After a scathing report in 1971 by Congressmen Robert Steele (R-CT) and Morgan Murphy (D-IL) highlighting a heroin epidemic among servicemen in Vietnam, the U.S. military announced that it would begin urinalysis testing of all returning servicemen (known as Operation Golden Flow). During this program, 4.5 percent of the returning servicemen tested positive for heroin (a drug that is only detected for a few hours in urine). That is what many consider to be the beginning of workplace drug testing in America. The industry was poised to explode when President Ronald Reagan signed Executive Order 12564 stating a goal of achieving a Drug-Free Federal Workplace. The Drug Free Workplace Act of 1988 required contractors of the federal government to maintain a drug-free workplace. Since 1988, the “Myth Machine” has churned out some pretty interesting lines that I hear on a regular basis. These rumors are generally based on a misunderstanding of technology, or are just the repetition of bad information. This article hopes to dispel some popular myths, based on industry experience with urine, oral fluid and hair testing, and in turn, will help you and your clients better understand the testing options.
Myth: Random testing isn’t necessary if a pre-employment testing policy is in place.
Fact: This is a common misconception among customers. What they don’t realize is that according to the 2013 National Survey on Drug Use and Health, nearly 10 percent of full-time workers are substance abusers. Said another way, 68.9 percent of the estimated 15.4 million drug users in the United States are employed either full or part time. Certainly some of these individuals are working in areas where pre-employment testing doesn’t take place. It is also safe to assume that some of these individuals have been able to manipulate their usage patterns to avoid detection or to adulterate the specimen that they give during the pre-employment test. Random drug testing programs offer a deterrent that causes employees to pause when faced with the choice to make a bad decision. While random testing might not always deter addicts, it offers organizations a means to detect use. The deterrent value is the most obvious benefit of a random test because the employee doesn’t know when it’s coming. This can prevent dishonest employees from avoiding, diluting or substituting their specimens.
Myth: An employer cannot prohibit the use of medical marijuana at the workplace.

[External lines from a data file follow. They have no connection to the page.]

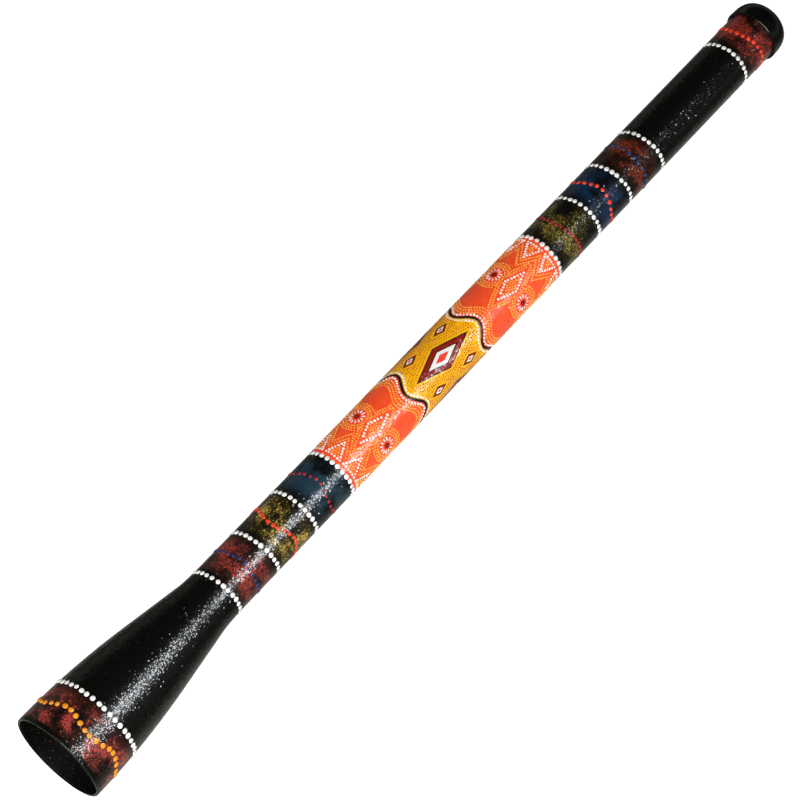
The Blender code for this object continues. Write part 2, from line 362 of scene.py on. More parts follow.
def turned(name, outline, material, body, node, sides=128, sweep=math.tau, begin=0.0, lining=None):
    """A turned piece that stands for a CAD node. Its outline's points are (radius, height above the rim).

    A sweep under a full turn leaves a split and closes its two ends. A lining is the number of the
    outline's point from which faces take another material, and that material.
    """
    full = sweep >= math.tau
    rows = sides if full else sides + 1
    count = len(outline)
    points, faces = [], []
    for row in range(rows):
        angle = begin + sweep * row / sides
        for radius, height in outline:
            points.append((BELL_X + height, radius * math.cos(angle), radius * math.sin(angle)))
    for row in range(sides):
        next_row = (row + 1) % rows
        for index in range(count):
            after = (index + 1) % count
            here, there = row * count, next_row * count
            faces.append((here + index, here + after, there + after, there + index))
    if not full:
        faces.append(tuple(range(count - 1, -1, -1)))
        faces.append(tuple(range((rows - 1) * count, rows * count)))
    mesh = bpy.data.meshes.new(name)
    mesh.from_pydata(points, [], faces)
    piece = new_object(name, mesh)
    mesh.materials.append(material)
    if lining:
        mesh.materials.append(lining[1])
        for polygon in mesh.polygons[: sides * count]:
            polygon.material_index = int(polygon.index % count >= lining[0])
    mesh.flip_normals()
    mesh.shade_smooth()
    mesh.set_sharp_from_angle(angle=SHARP_EDGE)
    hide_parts(node)
    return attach(piece, body)


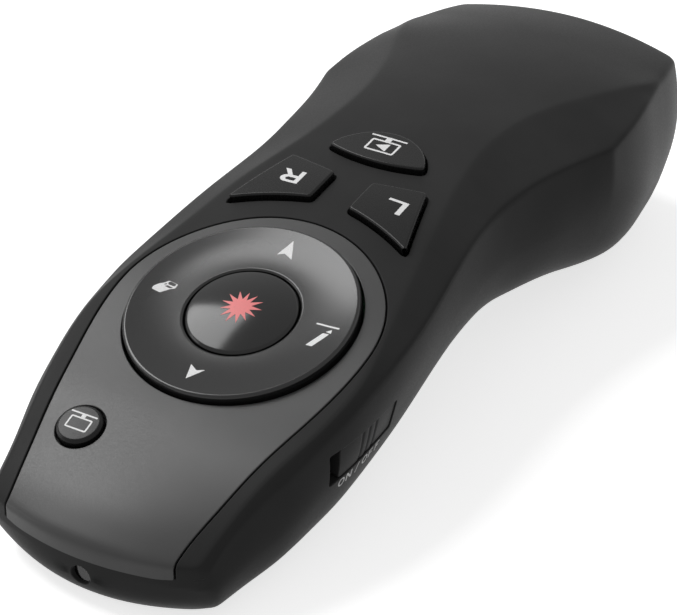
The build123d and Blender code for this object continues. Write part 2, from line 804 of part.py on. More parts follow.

Fact: This is certainly a hot topic in our current environment of relaxed state laws pertaining to marijuana use. Fortunately for employers who want to keep marijuana users out of the workplace, federal law still classifies marijuana as an illegal substance under the federal Controlled Substance Act and, as such, protects employer rights to terminate employment due to marijuana usage—whether it’s medical ORrecreational. The preeminent case occurred in Colorado, and involved a quadriplegic employee who used medical marijuana to control seizures, and who was terminated by DISH Network for failing a random workplace drug test. In 2011, the county court dismissed the employee’s claim that he was wrongfully terminated and should have been protected under Colorado’s Lawful Activities Statute (section 24-34-402.5). That statute protects employees from being terminated for lawful use of marijuana outside the job, where the use does not affect job performance. The county court, however, sided with the employer, stating that Colorado’s Medical Marijuana Amendment only protects an individual from prosecution under state statute but does not make the act “lawful activity.” On appeal, the judge determined that federal law takes precedence over state law regarding marijuana, and Colorado’s Supreme Court followed suit. The Court referenced Gonzales v. Raich (545 U.S. 1(2005)), which stated that “the Supremacy Clause unambiguously provides that if there is a conflict between federal and state law, federal law shall prevail.” Because marijuana consumption was not “lawful” under federal law, Colorado’s Supreme Court sided with DISH Network and upheld Coats’ termination.1
Myth: Oral fluid provides a similar window of detection to urine
Fact: It is widely known in the drug testing industry that oral fluid provides a shorter window of detection when compared with urine. However, some clients see oral fluid as much simpler and less intrusive. It is important that clients are properly informed about using the right tool for the desired outcome. In 2007, Dr. Marilyn Huestis and Dr. Edward Cone published a study, in which they found that “urine testing characteristically provided relatively high detection rates for up to 3 days following drug cessation. In contrast, oral fluid testing typically provided moderate detection rates for 24hours. Detection at lower concentrations generally extended detection times for both oral fluid and urine. In general, it was observed that the use of oral fluid as a specimen for methamphetamine testing provided a shorter ‘window of detection.’”2 In deciding whether to use urine or oral fluid, the client should consider the purpose of the testing, e.g., reasonable suspicion or post-accident testing,and which detection period best meets that purpose, as well as the logistics of collection.